— START Source material —
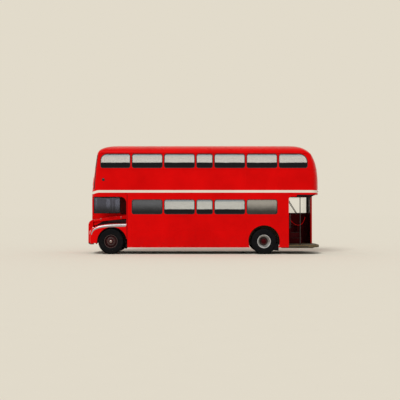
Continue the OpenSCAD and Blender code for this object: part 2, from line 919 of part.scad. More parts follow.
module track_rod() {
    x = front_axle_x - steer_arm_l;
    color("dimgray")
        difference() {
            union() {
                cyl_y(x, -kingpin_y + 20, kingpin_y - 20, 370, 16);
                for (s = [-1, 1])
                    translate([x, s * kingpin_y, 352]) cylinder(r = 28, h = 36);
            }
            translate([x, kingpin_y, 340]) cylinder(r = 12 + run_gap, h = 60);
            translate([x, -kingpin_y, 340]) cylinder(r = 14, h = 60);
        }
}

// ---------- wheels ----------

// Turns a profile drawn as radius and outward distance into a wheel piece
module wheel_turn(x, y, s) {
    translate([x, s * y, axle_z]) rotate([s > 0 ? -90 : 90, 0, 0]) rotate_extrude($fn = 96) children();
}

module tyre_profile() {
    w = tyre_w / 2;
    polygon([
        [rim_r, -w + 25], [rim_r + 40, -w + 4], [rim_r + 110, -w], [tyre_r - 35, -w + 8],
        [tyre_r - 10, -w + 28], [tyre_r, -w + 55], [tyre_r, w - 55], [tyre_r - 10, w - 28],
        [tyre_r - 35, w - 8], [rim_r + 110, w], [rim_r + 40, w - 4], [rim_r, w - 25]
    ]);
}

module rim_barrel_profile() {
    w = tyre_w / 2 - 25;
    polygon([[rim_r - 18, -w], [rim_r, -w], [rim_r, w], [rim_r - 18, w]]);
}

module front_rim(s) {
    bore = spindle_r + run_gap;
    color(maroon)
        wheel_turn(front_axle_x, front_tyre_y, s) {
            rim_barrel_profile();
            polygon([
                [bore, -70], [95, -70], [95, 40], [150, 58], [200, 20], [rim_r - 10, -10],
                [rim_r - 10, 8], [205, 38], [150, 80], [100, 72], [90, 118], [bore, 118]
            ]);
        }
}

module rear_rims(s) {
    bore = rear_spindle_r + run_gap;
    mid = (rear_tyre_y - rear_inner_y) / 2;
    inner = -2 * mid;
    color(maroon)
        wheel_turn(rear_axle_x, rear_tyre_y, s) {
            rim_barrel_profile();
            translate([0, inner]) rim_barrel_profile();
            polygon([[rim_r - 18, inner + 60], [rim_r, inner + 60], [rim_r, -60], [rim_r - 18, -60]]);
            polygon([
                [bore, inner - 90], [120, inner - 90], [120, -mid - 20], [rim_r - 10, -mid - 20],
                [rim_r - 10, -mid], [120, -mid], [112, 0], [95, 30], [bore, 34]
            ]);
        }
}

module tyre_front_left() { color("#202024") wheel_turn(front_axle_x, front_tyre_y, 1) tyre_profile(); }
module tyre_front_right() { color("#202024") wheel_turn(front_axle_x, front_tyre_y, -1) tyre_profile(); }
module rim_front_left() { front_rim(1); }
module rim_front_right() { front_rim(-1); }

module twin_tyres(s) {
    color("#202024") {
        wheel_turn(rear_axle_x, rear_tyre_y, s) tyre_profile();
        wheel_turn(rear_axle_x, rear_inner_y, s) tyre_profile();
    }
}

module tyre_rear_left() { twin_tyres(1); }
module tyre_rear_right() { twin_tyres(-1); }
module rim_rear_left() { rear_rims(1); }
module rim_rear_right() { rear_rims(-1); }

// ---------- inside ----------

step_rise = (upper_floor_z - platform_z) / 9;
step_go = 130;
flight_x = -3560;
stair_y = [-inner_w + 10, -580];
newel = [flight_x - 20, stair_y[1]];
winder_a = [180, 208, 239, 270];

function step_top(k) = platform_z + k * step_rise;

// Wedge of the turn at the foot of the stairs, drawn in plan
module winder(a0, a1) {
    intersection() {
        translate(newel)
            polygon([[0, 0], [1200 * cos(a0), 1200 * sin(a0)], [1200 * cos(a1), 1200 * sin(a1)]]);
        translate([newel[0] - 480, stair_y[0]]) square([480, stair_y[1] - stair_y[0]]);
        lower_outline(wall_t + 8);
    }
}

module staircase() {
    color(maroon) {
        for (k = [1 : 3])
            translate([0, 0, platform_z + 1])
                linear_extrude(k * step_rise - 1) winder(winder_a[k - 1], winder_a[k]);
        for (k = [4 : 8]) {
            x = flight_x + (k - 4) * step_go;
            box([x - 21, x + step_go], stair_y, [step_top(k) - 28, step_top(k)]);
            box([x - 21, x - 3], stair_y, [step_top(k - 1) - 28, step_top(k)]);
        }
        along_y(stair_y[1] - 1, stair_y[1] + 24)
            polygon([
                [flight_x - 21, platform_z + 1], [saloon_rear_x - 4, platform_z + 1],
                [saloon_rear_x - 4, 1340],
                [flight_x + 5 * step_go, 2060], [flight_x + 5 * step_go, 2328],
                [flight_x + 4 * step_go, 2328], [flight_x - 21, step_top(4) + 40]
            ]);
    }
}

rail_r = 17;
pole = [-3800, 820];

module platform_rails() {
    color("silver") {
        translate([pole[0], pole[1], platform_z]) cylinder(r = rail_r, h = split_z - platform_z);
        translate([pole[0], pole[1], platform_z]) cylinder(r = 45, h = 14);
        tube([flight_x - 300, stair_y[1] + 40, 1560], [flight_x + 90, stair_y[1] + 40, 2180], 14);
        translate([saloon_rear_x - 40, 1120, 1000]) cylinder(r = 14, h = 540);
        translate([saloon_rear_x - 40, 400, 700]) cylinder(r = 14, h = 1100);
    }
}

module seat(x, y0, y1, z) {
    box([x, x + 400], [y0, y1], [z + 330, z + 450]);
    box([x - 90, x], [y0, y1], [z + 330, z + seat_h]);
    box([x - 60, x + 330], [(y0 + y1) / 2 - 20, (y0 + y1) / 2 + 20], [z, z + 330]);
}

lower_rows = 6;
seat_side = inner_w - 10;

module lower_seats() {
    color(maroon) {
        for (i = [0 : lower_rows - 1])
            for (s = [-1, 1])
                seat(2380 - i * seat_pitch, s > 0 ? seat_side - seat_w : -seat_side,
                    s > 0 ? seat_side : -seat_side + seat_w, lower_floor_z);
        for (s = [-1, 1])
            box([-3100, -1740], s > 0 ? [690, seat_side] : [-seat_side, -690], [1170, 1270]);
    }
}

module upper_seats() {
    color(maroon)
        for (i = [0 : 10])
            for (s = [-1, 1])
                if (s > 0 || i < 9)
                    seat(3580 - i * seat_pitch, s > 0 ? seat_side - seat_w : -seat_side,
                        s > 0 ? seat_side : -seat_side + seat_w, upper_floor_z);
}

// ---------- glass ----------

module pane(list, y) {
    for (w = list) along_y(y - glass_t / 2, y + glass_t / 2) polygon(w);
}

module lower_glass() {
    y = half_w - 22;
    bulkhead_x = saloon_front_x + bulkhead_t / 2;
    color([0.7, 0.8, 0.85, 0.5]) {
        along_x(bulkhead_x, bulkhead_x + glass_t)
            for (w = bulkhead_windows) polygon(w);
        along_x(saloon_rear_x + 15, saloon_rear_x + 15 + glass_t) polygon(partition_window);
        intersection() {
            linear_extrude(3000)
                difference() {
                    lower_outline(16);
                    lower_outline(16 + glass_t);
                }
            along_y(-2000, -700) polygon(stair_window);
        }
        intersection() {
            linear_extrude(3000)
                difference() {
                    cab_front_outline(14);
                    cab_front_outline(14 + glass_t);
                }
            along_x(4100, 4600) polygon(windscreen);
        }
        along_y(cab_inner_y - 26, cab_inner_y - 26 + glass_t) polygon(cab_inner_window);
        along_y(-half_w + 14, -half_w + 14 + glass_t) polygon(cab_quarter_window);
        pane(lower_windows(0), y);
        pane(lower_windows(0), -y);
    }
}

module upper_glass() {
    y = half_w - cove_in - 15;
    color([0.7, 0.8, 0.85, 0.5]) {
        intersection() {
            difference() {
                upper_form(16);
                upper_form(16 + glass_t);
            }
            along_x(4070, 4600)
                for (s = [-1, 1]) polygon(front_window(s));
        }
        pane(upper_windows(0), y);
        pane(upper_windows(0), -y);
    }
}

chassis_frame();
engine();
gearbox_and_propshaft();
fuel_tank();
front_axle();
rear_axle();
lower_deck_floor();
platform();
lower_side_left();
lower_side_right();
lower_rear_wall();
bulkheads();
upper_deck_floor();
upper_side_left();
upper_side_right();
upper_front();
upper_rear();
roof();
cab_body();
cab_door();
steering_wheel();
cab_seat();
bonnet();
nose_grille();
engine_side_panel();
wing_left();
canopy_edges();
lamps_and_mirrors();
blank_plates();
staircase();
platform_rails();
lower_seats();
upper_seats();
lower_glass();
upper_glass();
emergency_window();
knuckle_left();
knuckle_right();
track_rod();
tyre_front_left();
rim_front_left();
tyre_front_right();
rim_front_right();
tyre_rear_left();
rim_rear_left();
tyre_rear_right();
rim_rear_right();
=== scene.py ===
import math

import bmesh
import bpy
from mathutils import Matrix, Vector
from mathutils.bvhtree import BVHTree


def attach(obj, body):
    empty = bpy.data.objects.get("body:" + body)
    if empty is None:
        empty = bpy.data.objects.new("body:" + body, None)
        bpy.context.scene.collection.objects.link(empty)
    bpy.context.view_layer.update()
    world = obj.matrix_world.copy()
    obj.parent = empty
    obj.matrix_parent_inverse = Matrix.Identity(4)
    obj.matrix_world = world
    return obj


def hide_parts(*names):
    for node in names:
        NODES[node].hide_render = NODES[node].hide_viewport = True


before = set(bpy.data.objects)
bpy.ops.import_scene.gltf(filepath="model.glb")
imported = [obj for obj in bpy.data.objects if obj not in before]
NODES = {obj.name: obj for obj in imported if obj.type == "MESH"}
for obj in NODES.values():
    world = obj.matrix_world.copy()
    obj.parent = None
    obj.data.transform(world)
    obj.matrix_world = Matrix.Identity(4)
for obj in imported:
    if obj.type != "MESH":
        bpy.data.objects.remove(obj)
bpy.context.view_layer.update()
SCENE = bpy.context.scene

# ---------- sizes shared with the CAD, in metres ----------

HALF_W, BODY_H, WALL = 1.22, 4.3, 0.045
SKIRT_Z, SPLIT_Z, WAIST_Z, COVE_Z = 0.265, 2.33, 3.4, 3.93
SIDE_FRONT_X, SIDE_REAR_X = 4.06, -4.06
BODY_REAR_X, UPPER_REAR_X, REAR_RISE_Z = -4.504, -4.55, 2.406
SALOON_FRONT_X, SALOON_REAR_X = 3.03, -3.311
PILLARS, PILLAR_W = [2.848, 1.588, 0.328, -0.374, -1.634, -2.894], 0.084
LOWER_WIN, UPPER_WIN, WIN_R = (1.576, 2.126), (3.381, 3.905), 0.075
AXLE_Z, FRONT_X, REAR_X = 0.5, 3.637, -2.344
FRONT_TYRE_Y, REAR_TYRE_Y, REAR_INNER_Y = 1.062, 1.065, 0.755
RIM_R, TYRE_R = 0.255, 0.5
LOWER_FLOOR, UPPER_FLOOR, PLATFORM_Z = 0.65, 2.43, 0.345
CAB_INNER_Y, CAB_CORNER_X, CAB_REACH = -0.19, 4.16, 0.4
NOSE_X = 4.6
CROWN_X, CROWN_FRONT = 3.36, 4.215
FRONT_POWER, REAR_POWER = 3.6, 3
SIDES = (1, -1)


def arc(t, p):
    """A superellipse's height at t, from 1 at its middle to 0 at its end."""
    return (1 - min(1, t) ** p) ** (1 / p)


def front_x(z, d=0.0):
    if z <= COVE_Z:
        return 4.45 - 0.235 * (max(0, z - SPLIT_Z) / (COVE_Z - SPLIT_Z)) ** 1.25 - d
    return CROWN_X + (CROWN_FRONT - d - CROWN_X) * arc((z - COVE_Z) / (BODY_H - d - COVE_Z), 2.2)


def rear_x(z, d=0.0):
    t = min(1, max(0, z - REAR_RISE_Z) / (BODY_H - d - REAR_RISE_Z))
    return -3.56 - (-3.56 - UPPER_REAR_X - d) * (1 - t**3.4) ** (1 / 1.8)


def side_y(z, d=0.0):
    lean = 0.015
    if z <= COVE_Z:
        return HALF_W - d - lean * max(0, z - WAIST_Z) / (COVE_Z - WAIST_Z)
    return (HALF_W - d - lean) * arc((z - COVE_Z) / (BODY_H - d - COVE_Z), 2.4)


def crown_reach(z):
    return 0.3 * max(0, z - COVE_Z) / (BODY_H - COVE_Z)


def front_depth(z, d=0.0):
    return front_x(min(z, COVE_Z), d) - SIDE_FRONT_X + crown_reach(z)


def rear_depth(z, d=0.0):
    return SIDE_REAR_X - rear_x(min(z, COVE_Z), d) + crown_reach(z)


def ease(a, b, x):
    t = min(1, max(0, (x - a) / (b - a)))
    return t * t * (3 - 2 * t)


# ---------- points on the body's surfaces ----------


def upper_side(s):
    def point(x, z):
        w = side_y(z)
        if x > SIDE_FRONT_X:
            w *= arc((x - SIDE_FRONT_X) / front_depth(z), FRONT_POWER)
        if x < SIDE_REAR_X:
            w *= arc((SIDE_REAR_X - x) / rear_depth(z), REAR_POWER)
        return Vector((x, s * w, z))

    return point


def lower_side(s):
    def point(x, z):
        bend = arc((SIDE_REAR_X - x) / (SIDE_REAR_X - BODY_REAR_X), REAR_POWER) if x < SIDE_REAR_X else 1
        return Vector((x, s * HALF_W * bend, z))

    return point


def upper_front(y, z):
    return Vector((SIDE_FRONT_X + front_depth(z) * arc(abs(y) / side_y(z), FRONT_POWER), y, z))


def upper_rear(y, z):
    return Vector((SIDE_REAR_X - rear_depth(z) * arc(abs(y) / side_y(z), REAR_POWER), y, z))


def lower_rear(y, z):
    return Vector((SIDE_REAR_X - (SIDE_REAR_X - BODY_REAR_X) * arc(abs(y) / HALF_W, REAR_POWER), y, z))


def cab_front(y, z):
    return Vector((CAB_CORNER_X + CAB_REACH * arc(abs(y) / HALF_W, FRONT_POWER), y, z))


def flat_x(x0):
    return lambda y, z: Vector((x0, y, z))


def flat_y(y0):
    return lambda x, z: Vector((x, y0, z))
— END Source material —
*Aim*: Quote word for word every line from the one that has "from mathutils import Matrix, Vector" through the one that has "# ---------- sizes".

*Full output*:
from mathutils import Matrix, Vector
from mathutils.bvhtree import BVHTree


def attach(obj, body):
    empty = bpy.data.objects.get("body:" + body)
    if empty is None:
        empty = bpy.data.objects.new("body:" + body, None)
        bpy.context.scene.collection.objects.link(empty)
    bpy.context.view_layer.update()
    world = obj.matrix_world.copy()
    obj.parent = empty
    obj.matrix_parent_inverse = Matrix.Identity(4)
    obj.matrix_world = world
    return obj


def hide_parts(*names):
    for node in names:
        NODES[node].hide_render = NODES[node].hide_viewport = True


before = set(bpy.data.objects)
bpy.ops.import_scene.gltf(filepath="model.glb")
imported = [obj for obj in bpy.data.objects if obj not in before]
NODES = {obj.name: obj for obj in imported if obj.type == "MESH"}
for obj in NODES.values():
    world = obj.matrix_world.copy()
    obj.parent = None
    obj.data.transform(world)
    obj.matrix_world = Matrix.Identity(4)
for obj in imported:
    if obj.type != "MESH":
        bpy.data.objects.remove(obj)
bpy.context.view_layer.update()
SCENE = bpy.context.scene

# ---------- sizes shared with the CAD, in metres ----------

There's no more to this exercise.